# Your objective:
Reproduce all entries word for word.

# Data records:
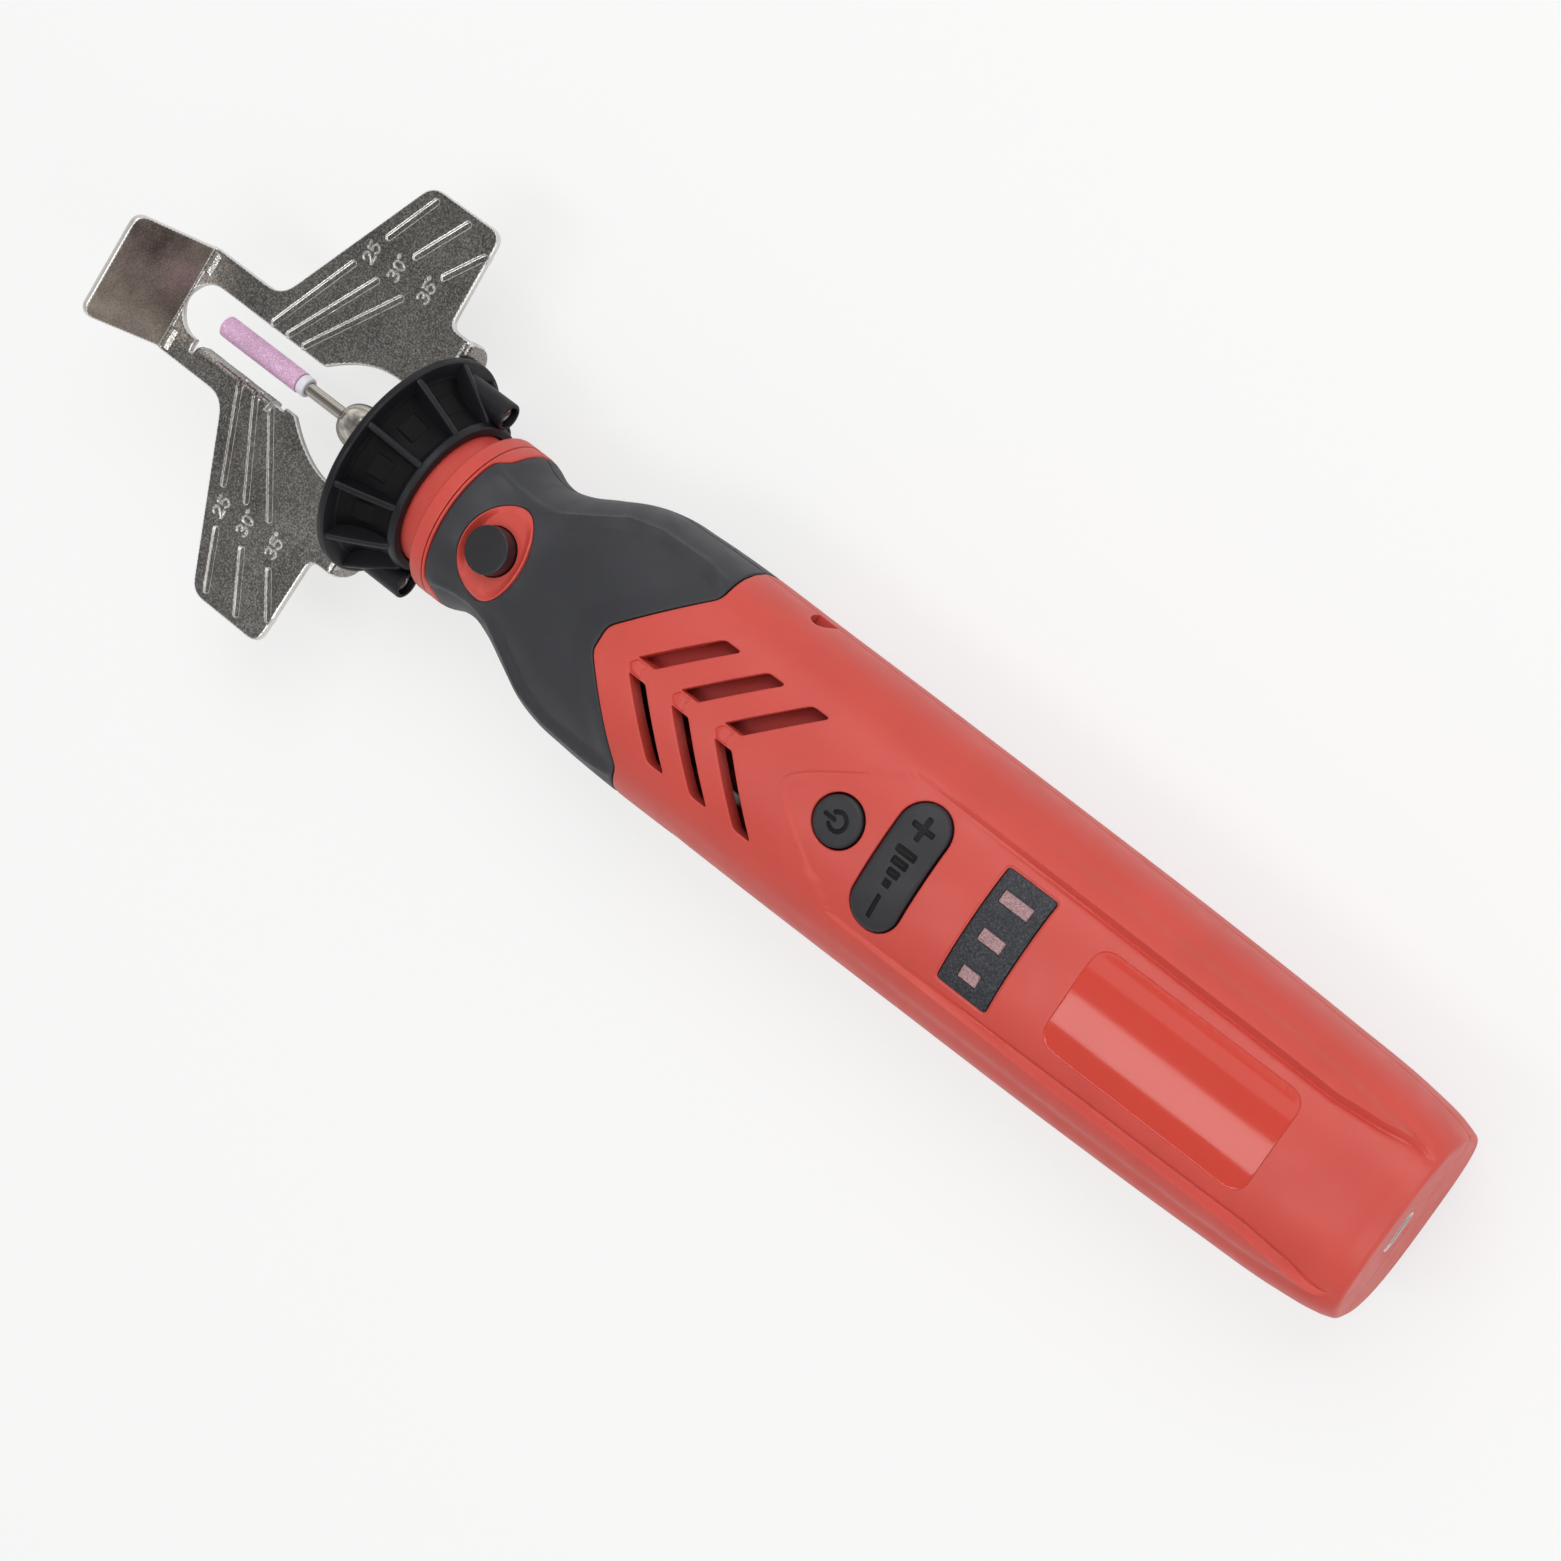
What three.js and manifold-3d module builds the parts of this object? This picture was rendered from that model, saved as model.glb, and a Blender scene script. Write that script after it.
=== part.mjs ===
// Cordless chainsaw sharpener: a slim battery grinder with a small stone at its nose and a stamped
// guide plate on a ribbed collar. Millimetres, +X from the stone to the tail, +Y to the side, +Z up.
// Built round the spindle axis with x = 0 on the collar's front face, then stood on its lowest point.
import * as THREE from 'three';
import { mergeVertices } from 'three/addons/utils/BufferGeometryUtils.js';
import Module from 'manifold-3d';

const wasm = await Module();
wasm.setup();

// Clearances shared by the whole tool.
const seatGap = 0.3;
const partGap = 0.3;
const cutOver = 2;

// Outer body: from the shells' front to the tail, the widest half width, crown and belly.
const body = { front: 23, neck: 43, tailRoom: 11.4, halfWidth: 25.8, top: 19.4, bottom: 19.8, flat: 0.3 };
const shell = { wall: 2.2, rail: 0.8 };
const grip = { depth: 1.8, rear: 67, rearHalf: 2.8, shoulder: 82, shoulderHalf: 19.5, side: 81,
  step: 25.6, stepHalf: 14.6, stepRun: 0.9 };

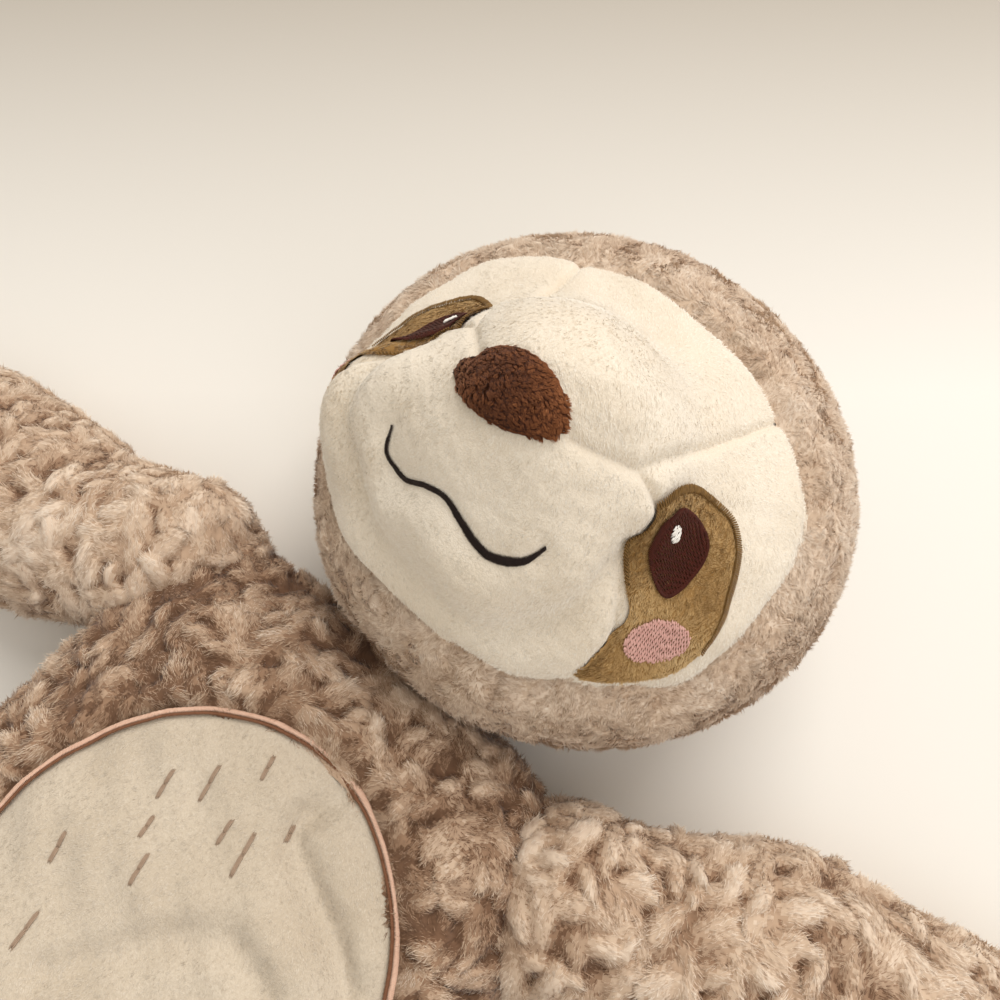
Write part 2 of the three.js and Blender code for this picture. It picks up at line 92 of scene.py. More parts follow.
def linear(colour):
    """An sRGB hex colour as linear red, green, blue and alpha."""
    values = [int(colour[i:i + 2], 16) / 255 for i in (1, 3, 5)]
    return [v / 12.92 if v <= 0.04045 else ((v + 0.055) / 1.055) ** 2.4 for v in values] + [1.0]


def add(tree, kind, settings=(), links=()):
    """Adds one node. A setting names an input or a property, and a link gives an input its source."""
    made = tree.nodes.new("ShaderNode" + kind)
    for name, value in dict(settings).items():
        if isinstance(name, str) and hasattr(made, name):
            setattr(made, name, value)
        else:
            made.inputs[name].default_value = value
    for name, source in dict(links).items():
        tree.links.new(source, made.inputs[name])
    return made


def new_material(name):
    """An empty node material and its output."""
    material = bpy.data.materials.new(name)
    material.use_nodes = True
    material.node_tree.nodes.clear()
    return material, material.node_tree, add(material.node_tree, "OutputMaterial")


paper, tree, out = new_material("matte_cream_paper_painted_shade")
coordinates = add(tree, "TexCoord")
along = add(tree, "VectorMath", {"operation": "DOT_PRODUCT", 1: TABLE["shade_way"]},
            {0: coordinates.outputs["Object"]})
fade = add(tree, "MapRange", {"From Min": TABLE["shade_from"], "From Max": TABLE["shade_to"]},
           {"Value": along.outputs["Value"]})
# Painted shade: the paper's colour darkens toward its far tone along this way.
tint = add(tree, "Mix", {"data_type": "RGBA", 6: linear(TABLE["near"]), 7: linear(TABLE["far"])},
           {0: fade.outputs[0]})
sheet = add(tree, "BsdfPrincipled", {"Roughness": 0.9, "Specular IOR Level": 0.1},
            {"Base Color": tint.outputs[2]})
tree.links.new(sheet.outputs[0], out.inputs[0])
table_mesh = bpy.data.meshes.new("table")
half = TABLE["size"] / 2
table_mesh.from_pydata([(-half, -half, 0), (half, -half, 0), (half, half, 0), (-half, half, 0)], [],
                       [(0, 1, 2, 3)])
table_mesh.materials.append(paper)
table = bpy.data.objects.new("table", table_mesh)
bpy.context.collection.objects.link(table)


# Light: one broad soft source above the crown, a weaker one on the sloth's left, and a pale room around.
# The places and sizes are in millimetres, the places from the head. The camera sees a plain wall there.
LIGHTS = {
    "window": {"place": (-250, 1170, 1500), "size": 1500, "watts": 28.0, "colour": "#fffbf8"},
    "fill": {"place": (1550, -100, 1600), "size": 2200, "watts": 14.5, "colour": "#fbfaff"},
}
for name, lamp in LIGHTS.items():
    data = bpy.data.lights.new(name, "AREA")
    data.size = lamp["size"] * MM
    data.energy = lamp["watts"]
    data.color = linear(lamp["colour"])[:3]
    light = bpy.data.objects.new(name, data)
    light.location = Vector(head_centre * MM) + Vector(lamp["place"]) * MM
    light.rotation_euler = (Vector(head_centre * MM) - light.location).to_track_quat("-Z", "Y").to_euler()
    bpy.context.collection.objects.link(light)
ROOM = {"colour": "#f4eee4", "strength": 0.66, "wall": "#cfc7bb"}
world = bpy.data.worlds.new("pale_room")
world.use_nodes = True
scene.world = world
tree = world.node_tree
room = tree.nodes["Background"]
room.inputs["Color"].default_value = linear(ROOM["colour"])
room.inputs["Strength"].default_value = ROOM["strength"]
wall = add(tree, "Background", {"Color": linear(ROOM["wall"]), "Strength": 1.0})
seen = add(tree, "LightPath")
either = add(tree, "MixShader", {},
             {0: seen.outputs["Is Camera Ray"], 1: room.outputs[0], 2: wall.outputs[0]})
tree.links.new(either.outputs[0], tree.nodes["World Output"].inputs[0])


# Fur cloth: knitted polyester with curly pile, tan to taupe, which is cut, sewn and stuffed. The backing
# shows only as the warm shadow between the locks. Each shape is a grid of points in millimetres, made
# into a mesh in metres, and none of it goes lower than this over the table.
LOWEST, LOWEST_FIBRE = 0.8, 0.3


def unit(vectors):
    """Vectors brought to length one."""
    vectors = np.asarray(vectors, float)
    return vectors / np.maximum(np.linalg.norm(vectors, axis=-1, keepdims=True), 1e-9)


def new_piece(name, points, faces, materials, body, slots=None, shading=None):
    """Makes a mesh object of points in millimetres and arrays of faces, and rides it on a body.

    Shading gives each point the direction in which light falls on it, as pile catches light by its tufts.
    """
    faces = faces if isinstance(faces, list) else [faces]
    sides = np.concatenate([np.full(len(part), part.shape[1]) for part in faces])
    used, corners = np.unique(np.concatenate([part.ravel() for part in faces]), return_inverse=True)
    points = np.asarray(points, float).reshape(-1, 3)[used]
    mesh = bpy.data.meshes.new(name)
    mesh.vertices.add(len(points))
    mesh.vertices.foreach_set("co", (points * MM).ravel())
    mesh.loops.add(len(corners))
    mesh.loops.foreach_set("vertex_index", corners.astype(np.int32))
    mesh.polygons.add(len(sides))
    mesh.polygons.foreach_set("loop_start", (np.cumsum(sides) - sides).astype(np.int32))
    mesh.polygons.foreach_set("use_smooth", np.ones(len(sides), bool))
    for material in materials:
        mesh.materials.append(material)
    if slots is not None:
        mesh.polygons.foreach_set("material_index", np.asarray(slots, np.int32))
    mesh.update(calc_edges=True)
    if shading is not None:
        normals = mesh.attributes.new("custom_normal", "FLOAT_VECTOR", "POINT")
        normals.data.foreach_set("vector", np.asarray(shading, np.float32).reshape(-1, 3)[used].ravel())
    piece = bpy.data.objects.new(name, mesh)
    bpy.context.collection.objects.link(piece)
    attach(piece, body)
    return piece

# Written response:
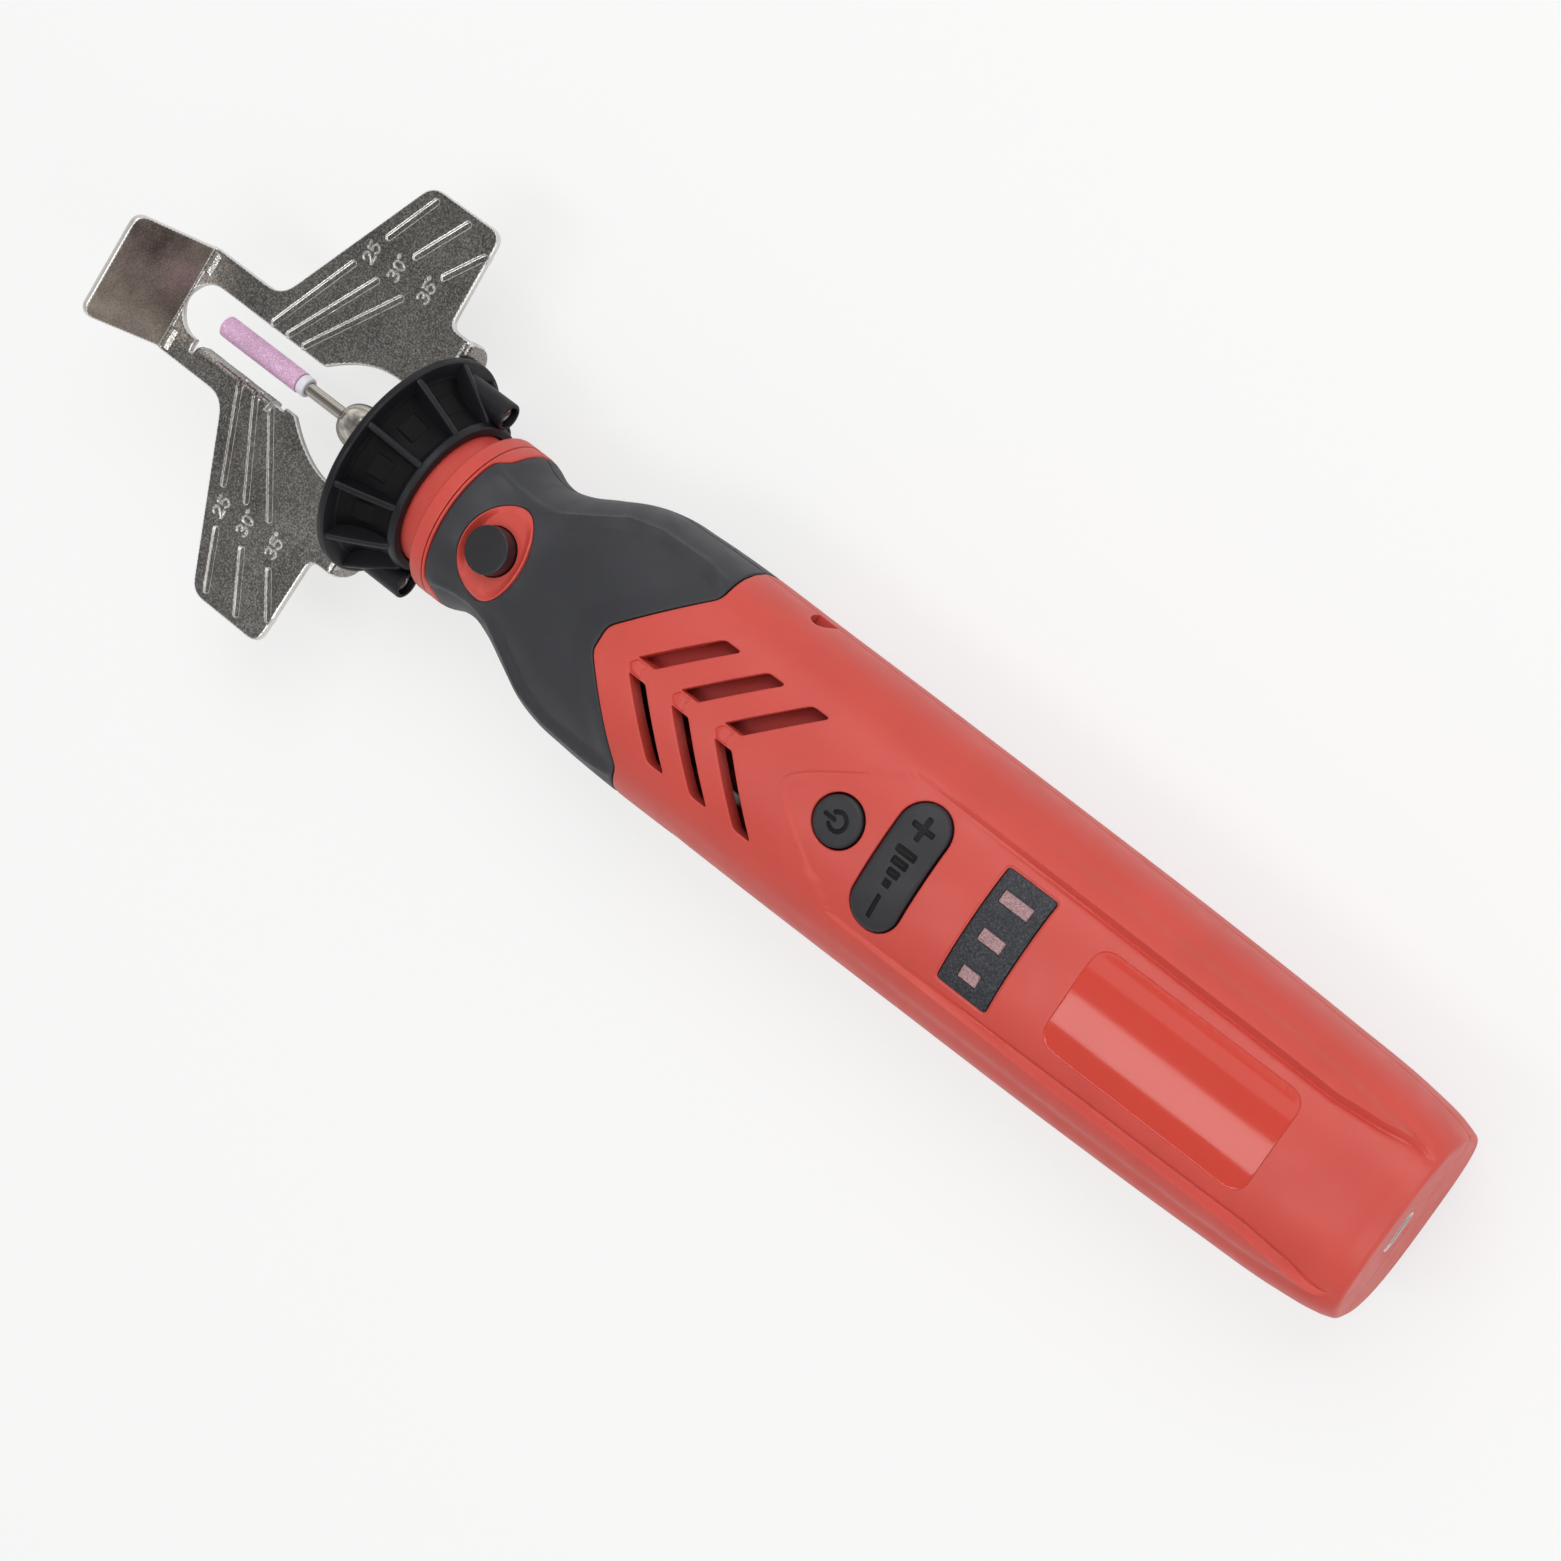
What three.js and manifold-3d module builds the parts of this object? This picture was rendered from that model, saved as model.glb, and a Blender scene script. Write that script after it.
=== part.mjs ===
// Cordless chainsaw sharpener: a slim battery grinder with a small stone at its nose and a stamped
// guide plate on a ribbed collar. Millimetres, +X from the stone to the tail, +Y to the side, +Z up.
// Built round the spindle axis with x = 0 on the collar's front face, then stood on its lowest point.
import * as THREE from 'three';
import { mergeVertices } from 'three/addons/utils/BufferGeometryUtils.js';
import Module from 'manifold-3d';

const wasm = await Module();
wasm.setup();

// Clearances shared by the whole tool.
const seatGap = 0.3;
const partGap = 0.3;
const cutOver = 2;

// Outer body: from the shells' front to the tail, the widest half width, crown and belly.
const body = { front: 23, neck: 43, tailRoom: 11.4, halfWidth: 25.8, top: 19.4, bottom: 19.8, flat: 0.3 };
const shell = { wall: 2.2, rail: 0.8 };
const grip = { depth: 1.8, rear: 67, rearHalf: 2.8, shoulder: 82, shoulderHalf: 19.5, side: 81,
  step: 25.6, stepHalf: 14.6, stepRun: 0.9 };

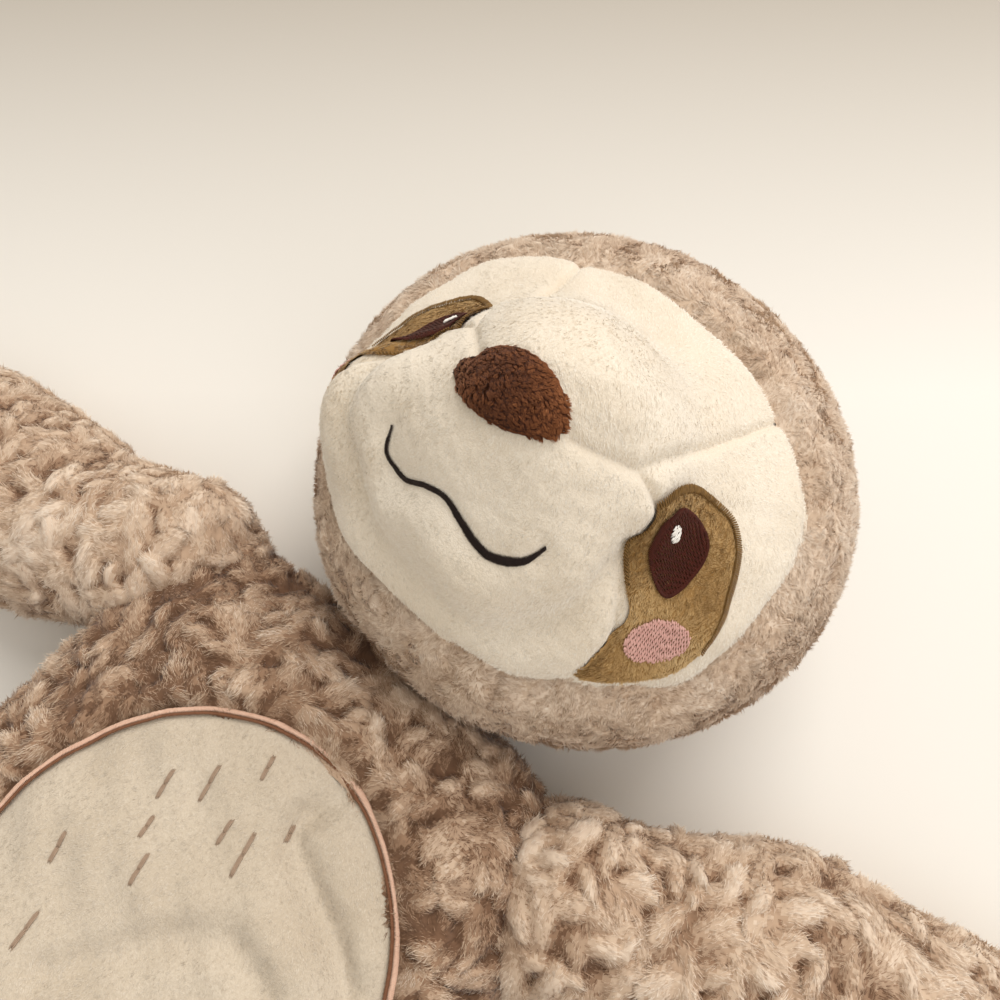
Write part 2 of the three.js and Blender code for this picture. It picks up at line 92 of scene.py. More parts follow.
def linear(colour):
    """An sRGB hex colour as linear red, green, blue and alpha."""
    values = [int(colour[i:i + 2], 16) / 255 for i in (1, 3, 5)]
    return [v / 12.92 if v <= 0.04045 else ((v + 0.055) / 1.055) ** 2.4 for v in values] + [1.0]


def add(tree, kind, settings=(), links=()):
    """Adds one node. A setting names an input or a property, and a link gives an input its source."""
    made = tree.nodes.new("ShaderNode" + kind)
    for name, value in dict(settings).items():
        if isinstance(name, str) and hasattr(made, name):
            setattr(made, name, value)
        else:
            made.inputs[name].default_value = value
    for name, source in dict(links).items():
        tree.links.new(source, made.inputs[name])
    return made


def new_material(name):
    """An empty node material and its output."""
    material = bpy.data.materials.new(name)
    material.use_nodes = True
    material.node_tree.nodes.clear()
    return material, material.node_tree, add(material.node_tree, "OutputMaterial")


paper, tree, out = new_material("matte_cream_paper_painted_shade")
coordinates = add(tree, "TexCoord")
along = add(tree, "VectorMath", {"operation": "DOT_PRODUCT", 1: TABLE["shade_way"]},
            {0: coordinates.outputs["Object"]})
fade = add(tree, "MapRange", {"From Min": TABLE["shade_from"], "From Max": TABLE["shade_to"]},
           {"Value": along.outputs["Value"]})
# Painted shade: the paper's colour darkens toward its far tone along this way.
tint = add(tree, "Mix", {"data_type": "RGBA", 6: linear(TABLE["near"]), 7: linear(TABLE["far"])},
           {0: fade.outputs[0]})
sheet = add(tree, "BsdfPrincipled", {"Roughness": 0.9, "Specular IOR Level": 0.1},
            {"Base Color": tint.outputs[2]})
tree.links.new(sheet.outputs[0], out.inputs[0])
table_mesh = bpy.data.meshes.new("table")
half = TABLE["size"] / 2
table_mesh.from_pydata([(-half, -half, 0), (half, -half, 0), (half, half, 0), (-half, half, 0)], [],
                       [(0, 1, 2, 3)])
table_mesh.materials.append(paper)
table = bpy.data.objects.new("table", table_mesh)
bpy.context.collection.objects.link(table)


# Light: one broad soft source above the crown, a weaker one on the sloth's left, and a pale room around.
# The places and sizes are in millimetres, the places from the head. The camera sees a plain wall there.
LIGHTS = {
    "window": {"place": (-250, 1170, 1500), "size": 1500, "watts": 28.0, "colour": "#fffbf8"},
    "fill": {"place": (1550, -100, 1600), "size": 2200, "watts": 14.5, "colour": "#fbfaff"},
}
for name, lamp in LIGHTS.items():
    data = bpy.data.lights.new(name, "AREA")
    data.size = lamp["size"] * MM
    data.energy = lamp["watts"]
    data.color = linear(lamp["colour"])[:3]
    light = bpy.data.objects.new(name, data)
    light.location = Vector(head_centre * MM) + Vector(lamp["place"]) * MM
    light.rotation_euler = (Vector(head_centre * MM) - light.location).to_track_quat("-Z", "Y").to_euler()
    bpy.context.collection.objects.link(light)
ROOM = {"colour": "#f4eee4", "strength": 0.66, "wall": "#cfc7bb"}
world = bpy.data.worlds.new("pale_room")
world.use_nodes = True
scene.world = world
tree = world.node_tree
room = tree.nodes["Background"]
room.inputs["Color"].default_value = linear(ROOM["colour"])
room.inputs["Strength"].default_value = ROOM["strength"]
wall = add(tree, "Background", {"Color": linear(ROOM["wall"]), "Strength": 1.0})
seen = add(tree, "LightPath")
either = add(tree, "MixShader", {},
             {0: seen.outputs["Is Camera Ray"], 1: room.outputs[0], 2: wall.outputs[0]})
tree.links.new(either.outputs[0], tree.nodes["World Output"].inputs[0])


# Fur cloth: knitted polyester with curly pile, tan to taupe, which is cut, sewn and stuffed. The backing
# shows only as the warm shadow between the locks. Each shape is a grid of points in millimetres, made
# into a mesh in metres, and none of it goes lower than this over the table.
LOWEST, LOWEST_FIBRE = 0.8, 0.3


def unit(vectors):
    """Vectors brought to length one."""
    vectors = np.asarray(vectors, float)
    return vectors / np.maximum(np.linalg.norm(vectors, axis=-1, keepdims=True), 1e-9)


def new_piece(name, points, faces, materials, body, slots=None, shading=None):
    """Makes a mesh object of points in millimetres and arrays of faces, and rides it on a body.

    Shading gives each point the direction in which light falls on it, as pile catches light by its tufts.
    """
    faces = faces if isinstance(faces, list) else [faces]
    sides = np.concatenate([np.full(len(part), part.shape[1]) for part in faces])
    used, corners = np.unique(np.concatenate([part.ravel() for part in faces]), return_inverse=True)
    points = np.asarray(points, float).reshape(-1, 3)[used]
    mesh = bpy.data.meshes.new(name)
    mesh.vertices.add(len(points))
    mesh.vertices.foreach_set("co", (points * MM).ravel())
    mesh.loops.add(len(corners))
    mesh.loops.foreach_set("vertex_index", corners.astype(np.int32))
    mesh.polygons.add(len(sides))
    mesh.polygons.foreach_set("loop_start", (np.cumsum(sides) - sides).astype(np.int32))
    mesh.polygons.foreach_set("use_smooth", np.ones(len(sides), bool))
    for material in materials:
        mesh.materials.append(material)
    if slots is not None:
        mesh.polygons.foreach_set("material_index", np.asarray(slots, np.int32))
    mesh.update(calc_edges=True)
    if shading is not None:
        normals = mesh.attributes.new("custom_normal", "FLOAT_VECTOR", "POINT")
        normals.data.foreach_set("vector", np.asarray(shading, np.float32).reshape(-1, 3)[used].ravel())
    piece = bpy.data.objects.new(name, mesh)
    bpy.context.collection.objects.link(piece)
    attach(piece, body)
    return piece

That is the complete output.